_Brief_
Can you output the records below exactly as they are written?

_Data lines_
******

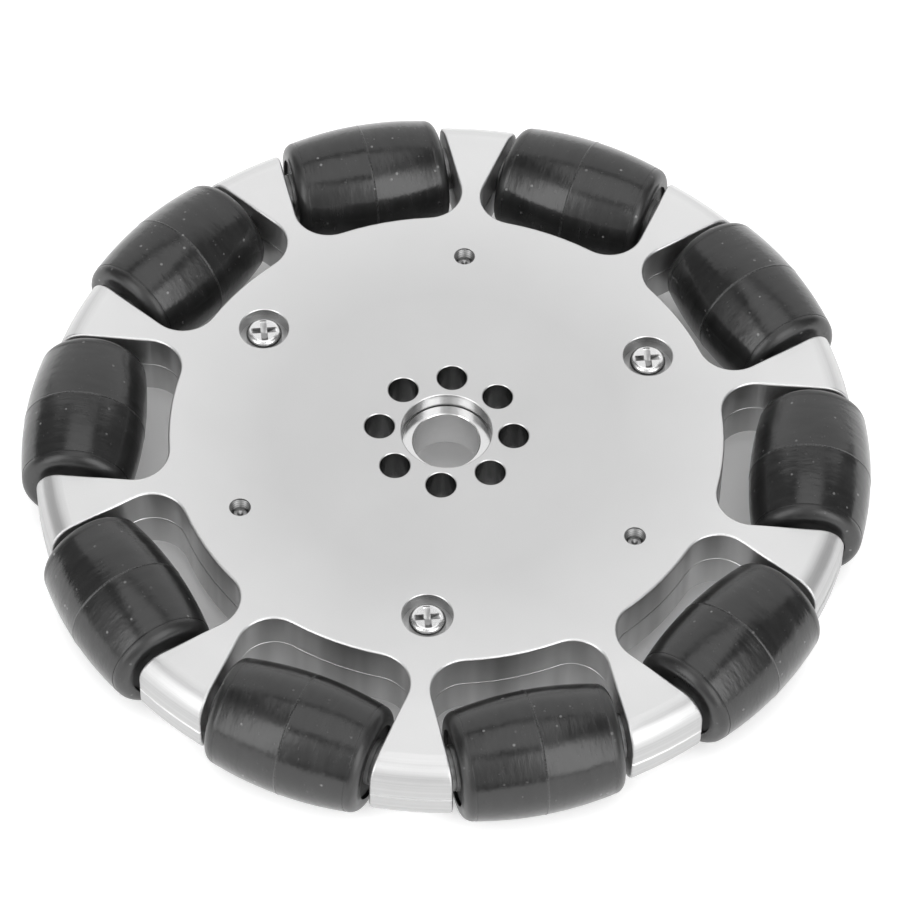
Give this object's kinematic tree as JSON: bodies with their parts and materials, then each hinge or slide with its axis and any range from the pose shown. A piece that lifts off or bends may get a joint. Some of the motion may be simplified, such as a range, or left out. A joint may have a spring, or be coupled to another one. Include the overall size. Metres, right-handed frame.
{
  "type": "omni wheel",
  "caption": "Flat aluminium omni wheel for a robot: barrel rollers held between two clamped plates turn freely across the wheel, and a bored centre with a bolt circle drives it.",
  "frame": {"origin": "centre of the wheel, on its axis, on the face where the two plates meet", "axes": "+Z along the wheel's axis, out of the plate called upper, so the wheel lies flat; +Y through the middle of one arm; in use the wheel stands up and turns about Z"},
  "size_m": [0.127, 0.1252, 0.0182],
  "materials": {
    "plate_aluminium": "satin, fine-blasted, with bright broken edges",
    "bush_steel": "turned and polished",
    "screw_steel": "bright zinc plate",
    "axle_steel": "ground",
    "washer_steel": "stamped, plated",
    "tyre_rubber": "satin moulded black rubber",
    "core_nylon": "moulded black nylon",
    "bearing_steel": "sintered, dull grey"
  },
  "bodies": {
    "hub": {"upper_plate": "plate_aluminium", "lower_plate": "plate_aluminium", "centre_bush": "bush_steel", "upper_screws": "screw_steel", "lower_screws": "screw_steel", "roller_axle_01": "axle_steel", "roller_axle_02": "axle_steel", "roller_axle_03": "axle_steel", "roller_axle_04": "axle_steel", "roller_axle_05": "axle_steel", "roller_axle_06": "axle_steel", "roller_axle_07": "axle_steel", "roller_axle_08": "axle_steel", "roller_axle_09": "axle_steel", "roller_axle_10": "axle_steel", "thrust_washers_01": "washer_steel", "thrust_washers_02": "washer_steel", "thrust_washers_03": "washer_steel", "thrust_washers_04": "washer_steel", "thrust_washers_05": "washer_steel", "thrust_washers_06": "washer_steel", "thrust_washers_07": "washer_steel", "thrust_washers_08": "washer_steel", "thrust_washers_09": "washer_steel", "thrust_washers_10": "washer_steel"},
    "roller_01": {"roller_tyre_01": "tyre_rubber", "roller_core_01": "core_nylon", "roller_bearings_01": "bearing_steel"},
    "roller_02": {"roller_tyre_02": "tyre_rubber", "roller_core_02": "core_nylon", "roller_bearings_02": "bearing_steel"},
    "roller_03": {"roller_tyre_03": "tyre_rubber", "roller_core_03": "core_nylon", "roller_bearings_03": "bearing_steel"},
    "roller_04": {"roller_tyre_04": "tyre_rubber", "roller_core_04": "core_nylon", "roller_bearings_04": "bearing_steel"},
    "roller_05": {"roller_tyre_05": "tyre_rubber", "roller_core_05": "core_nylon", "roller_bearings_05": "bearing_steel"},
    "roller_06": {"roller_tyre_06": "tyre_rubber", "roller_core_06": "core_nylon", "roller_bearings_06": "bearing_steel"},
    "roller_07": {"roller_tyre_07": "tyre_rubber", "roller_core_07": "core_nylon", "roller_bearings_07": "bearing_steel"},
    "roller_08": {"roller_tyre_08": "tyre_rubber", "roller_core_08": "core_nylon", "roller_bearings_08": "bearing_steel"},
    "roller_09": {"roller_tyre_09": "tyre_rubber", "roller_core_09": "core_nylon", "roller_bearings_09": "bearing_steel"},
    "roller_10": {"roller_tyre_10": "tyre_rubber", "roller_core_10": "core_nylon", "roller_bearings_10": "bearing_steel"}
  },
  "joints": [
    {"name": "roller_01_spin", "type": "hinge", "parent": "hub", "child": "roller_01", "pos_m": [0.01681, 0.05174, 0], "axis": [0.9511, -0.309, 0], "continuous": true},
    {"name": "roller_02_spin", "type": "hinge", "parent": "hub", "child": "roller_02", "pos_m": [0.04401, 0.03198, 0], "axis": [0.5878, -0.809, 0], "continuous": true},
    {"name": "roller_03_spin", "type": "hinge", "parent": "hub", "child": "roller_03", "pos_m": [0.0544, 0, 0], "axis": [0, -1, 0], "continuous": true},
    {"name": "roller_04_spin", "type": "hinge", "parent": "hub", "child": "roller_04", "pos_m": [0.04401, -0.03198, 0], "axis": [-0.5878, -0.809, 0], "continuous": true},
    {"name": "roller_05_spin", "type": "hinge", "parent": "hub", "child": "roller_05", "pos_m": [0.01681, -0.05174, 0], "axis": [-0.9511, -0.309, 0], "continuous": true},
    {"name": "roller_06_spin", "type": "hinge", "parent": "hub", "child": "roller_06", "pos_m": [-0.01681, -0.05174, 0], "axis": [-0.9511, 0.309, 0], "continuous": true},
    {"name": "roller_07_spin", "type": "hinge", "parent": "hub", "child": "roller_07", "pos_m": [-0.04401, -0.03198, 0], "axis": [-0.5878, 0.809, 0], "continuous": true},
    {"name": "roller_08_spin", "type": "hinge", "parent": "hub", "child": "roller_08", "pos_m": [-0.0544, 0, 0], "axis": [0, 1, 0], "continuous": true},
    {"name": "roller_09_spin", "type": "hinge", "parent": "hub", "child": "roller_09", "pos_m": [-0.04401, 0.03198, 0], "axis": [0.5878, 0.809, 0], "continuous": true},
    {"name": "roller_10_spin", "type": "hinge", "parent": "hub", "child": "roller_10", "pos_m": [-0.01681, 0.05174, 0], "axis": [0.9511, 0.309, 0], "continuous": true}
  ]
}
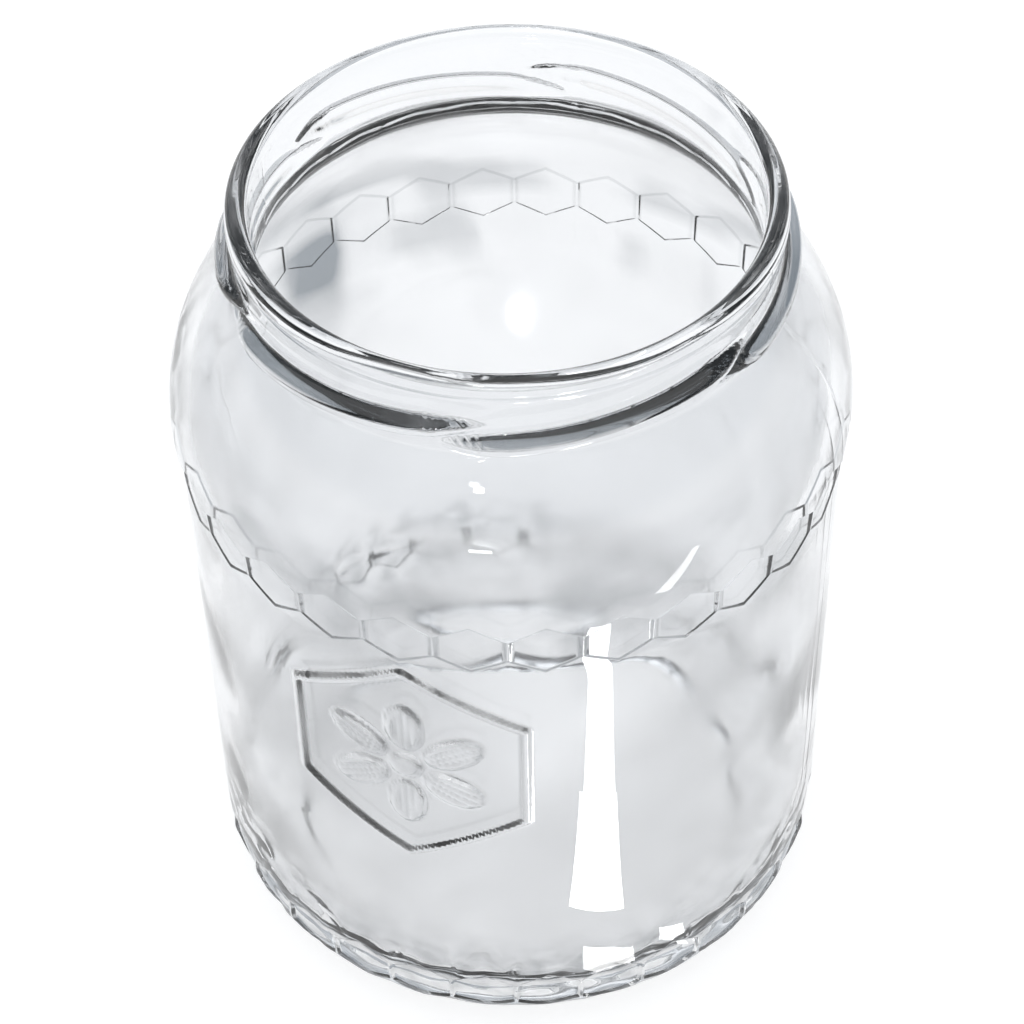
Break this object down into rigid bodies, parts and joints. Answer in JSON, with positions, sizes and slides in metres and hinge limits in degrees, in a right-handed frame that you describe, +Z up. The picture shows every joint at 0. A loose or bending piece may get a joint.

******

_Answer to the task_
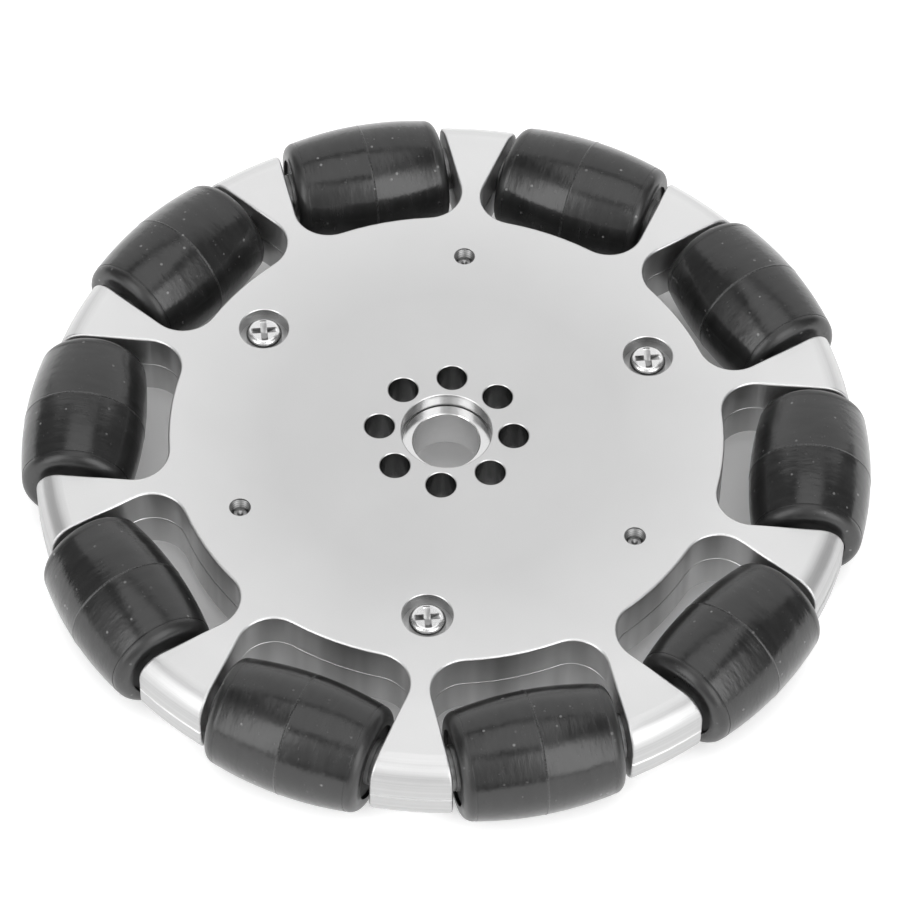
Give this object's kinematic tree as JSON: bodies with their parts and materials, then each hinge or slide with its axis and any range from the pose shown. A piece that lifts off or bends may get a joint. Some of the motion may be simplified, such as a range, or left out. A joint may have a spring, or be coupled to another one. Include the overall size. Metres, right-handed frame.
{
  "type": "omni wheel",
  "caption": "Flat aluminium omni wheel for a robot: barrel rollers held between two clamped plates turn freely across the wheel, and a bored centre with a bolt circle drives it.",
  "frame": {"origin": "centre of the wheel, on its axis, on the face where the two plates meet", "axes": "+Z along the wheel's axis, out of the plate called upper, so the wheel lies flat; +Y through the middle of one arm; in use the wheel stands up and turns about Z"},
  "size_m": [0.127, 0.1252, 0.0182],
  "materials": {
    "plate_aluminium": "satin, fine-blasted, with bright broken edges",
    "bush_steel": "turned and polished",
    "screw_steel": "bright zinc plate",
    "axle_steel": "ground",
    "washer_steel": "stamped, plated",
    "tyre_rubber": "satin moulded black rubber",
    "core_nylon": "moulded black nylon",
    "bearing_steel": "sintered, dull grey"
  },
  "bodies": {
    "hub": {"upper_plate": "plate_aluminium", "lower_plate": "plate_aluminium", "centre_bush": "bush_steel", "upper_screws": "screw_steel", "lower_screws": "screw_steel", "roller_axle_01": "axle_steel", "roller_axle_02": "axle_steel", "roller_axle_03": "axle_steel", "roller_axle_04": "axle_steel", "roller_axle_05": "axle_steel", "roller_axle_06": "axle_steel", "roller_axle_07": "axle_steel", "roller_axle_08": "axle_steel", "roller_axle_09": "axle_steel", "roller_axle_10": "axle_steel", "thrust_washers_01": "washer_steel", "thrust_washers_02": "washer_steel", "thrust_washers_03": "washer_steel", "thrust_washers_04": "washer_steel", "thrust_washers_05": "washer_steel", "thrust_washers_06": "washer_steel", "thrust_washers_07": "washer_steel", "thrust_washers_08": "washer_steel", "thrust_washers_09": "washer_steel", "thrust_washers_10": "washer_steel"},
    "roller_01": {"roller_tyre_01": "tyre_rubber", "roller_core_01": "core_nylon", "roller_bearings_01": "bearing_steel"},
    "roller_02": {"roller_tyre_02": "tyre_rubber", "roller_core_02": "core_nylon", "roller_bearings_02": "bearing_steel"},
    "roller_03": {"roller_tyre_03": "tyre_rubber", "roller_core_03": "core_nylon", "roller_bearings_03": "bearing_steel"},
    "roller_04": {"roller_tyre_04": "tyre_rubber", "roller_core_04": "core_nylon", "roller_bearings_04": "bearing_steel"},
    "roller_05": {"roller_tyre_05": "tyre_rubber", "roller_core_05": "core_nylon", "roller_bearings_05": "bearing_steel"},
    "roller_06": {"roller_tyre_06": "tyre_rubber", "roller_core_06": "core_nylon", "roller_bearings_06": "bearing_steel"},
    "roller_07": {"roller_tyre_07": "tyre_rubber", "roller_core_07": "core_nylon", "roller_bearings_07": "bearing_steel"},
    "roller_08": {"roller_tyre_08": "tyre_rubber", "roller_core_08": "core_nylon", "roller_bearings_08": "bearing_steel"},
    "roller_09": {"roller_tyre_09": "tyre_rubber", "roller_core_09": "core_nylon", "roller_bearings_09": "bearing_steel"},
    "roller_10": {"roller_tyre_10": "tyre_rubber", "roller_core_10": "core_nylon", "roller_bearings_10": "bearing_steel"}
  },
  "joints": [
    {"name": "roller_01_spin", "type": "hinge", "parent": "hub", "child": "roller_01", "pos_m": [0.01681, 0.05174, 0], "axis": [0.9511, -0.309, 0], "continuous": true},
    {"name": "roller_02_spin", "type": "hinge", "parent": "hub", "child": "roller_02", "pos_m": [0.04401, 0.03198, 0], "axis": [0.5878, -0.809, 0], "continuous": true},
    {"name": "roller_03_spin", "type": "hinge", "parent": "hub", "child": "roller_03", "pos_m": [0.0544, 0, 0], "axis": [0, -1, 0], "continuous": true},
    {"name": "roller_04_spin", "type": "hinge", "parent": "hub", "child": "roller_04", "pos_m": [0.04401, -0.03198, 0], "axis": [-0.5878, -0.809, 0], "continuous": true},
    {"name": "roller_05_spin", "type": "hinge", "parent": "hub", "child": "roller_05", "pos_m": [0.01681, -0.05174, 0], "axis": [-0.9511, -0.309, 0], "continuous": true},
    {"name": "roller_06_spin", "type": "hinge", "parent": "hub", "child": "roller_06", "pos_m": [-0.01681, -0.05174, 0], "axis": [-0.9511, 0.309, 0], "continuous": true},
    {"name": "roller_07_spin", "type": "hinge", "parent": "hub", "child": "roller_07", "pos_m": [-0.04401, -0.03198, 0], "axis": [-0.5878, 0.809, 0], "continuous": true},
    {"name": "roller_08_spin", "type": "hinge", "parent": "hub", "child": "roller_08", "pos_m": [-0.0544, 0, 0], "axis": [0, 1, 0], "continuous": true},
    {"name": "roller_09_spin", "type": "hinge", "parent": "hub", "child": "roller_09", "pos_m": [-0.04401, 0.03198, 0], "axis": [0.5878, 0.809, 0], "continuous": true},
    {"name": "roller_10_spin", "type": "hinge", "parent": "hub", "child": "roller_10", "pos_m": [-0.01681, 0.05174, 0], "axis": [0.9511, 0.309, 0], "continuous": true}
  ]
}
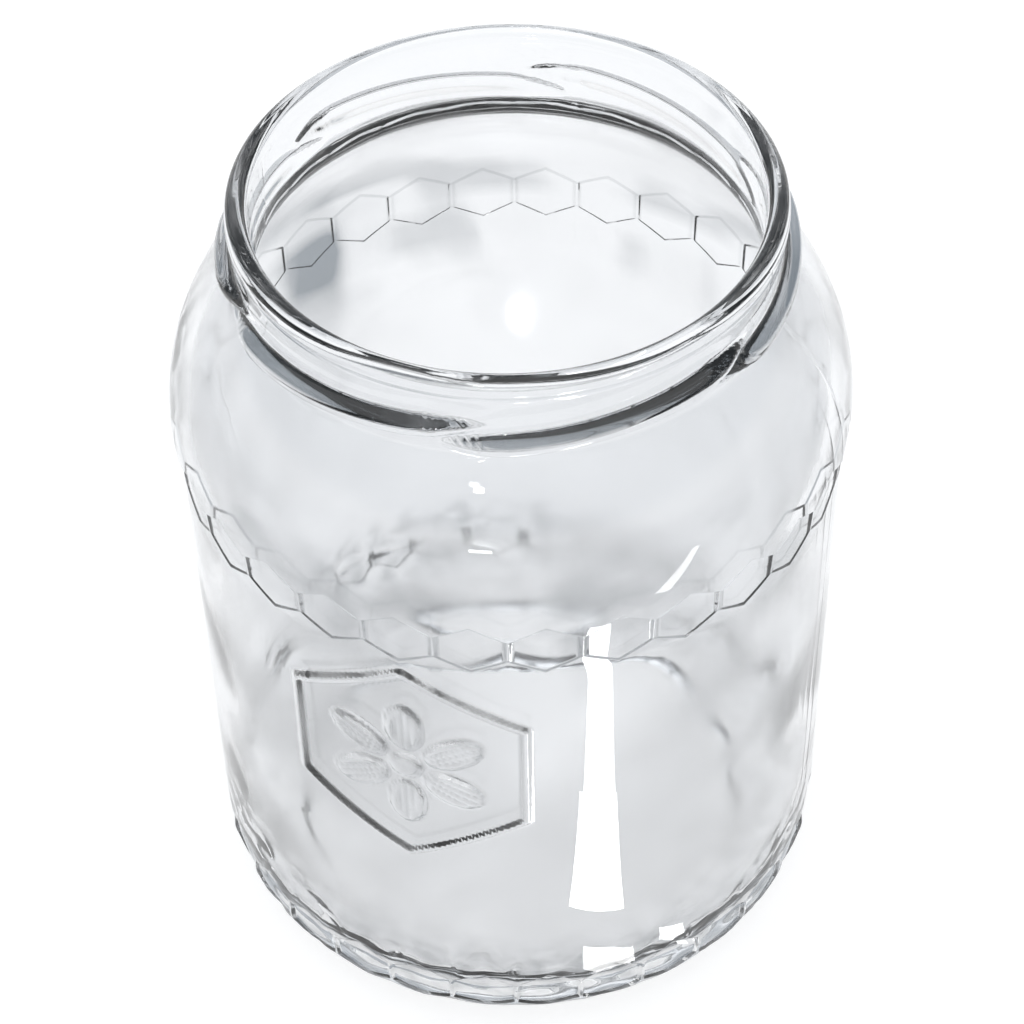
Break this object down into rigid bodies, parts and joints. Answer in JSON, with positions, sizes and slides in metres and hinge limits in degrees, in a right-handed frame that you describe, +Z up. The picture shows every joint at 0. A loose or bending piece may get a joint.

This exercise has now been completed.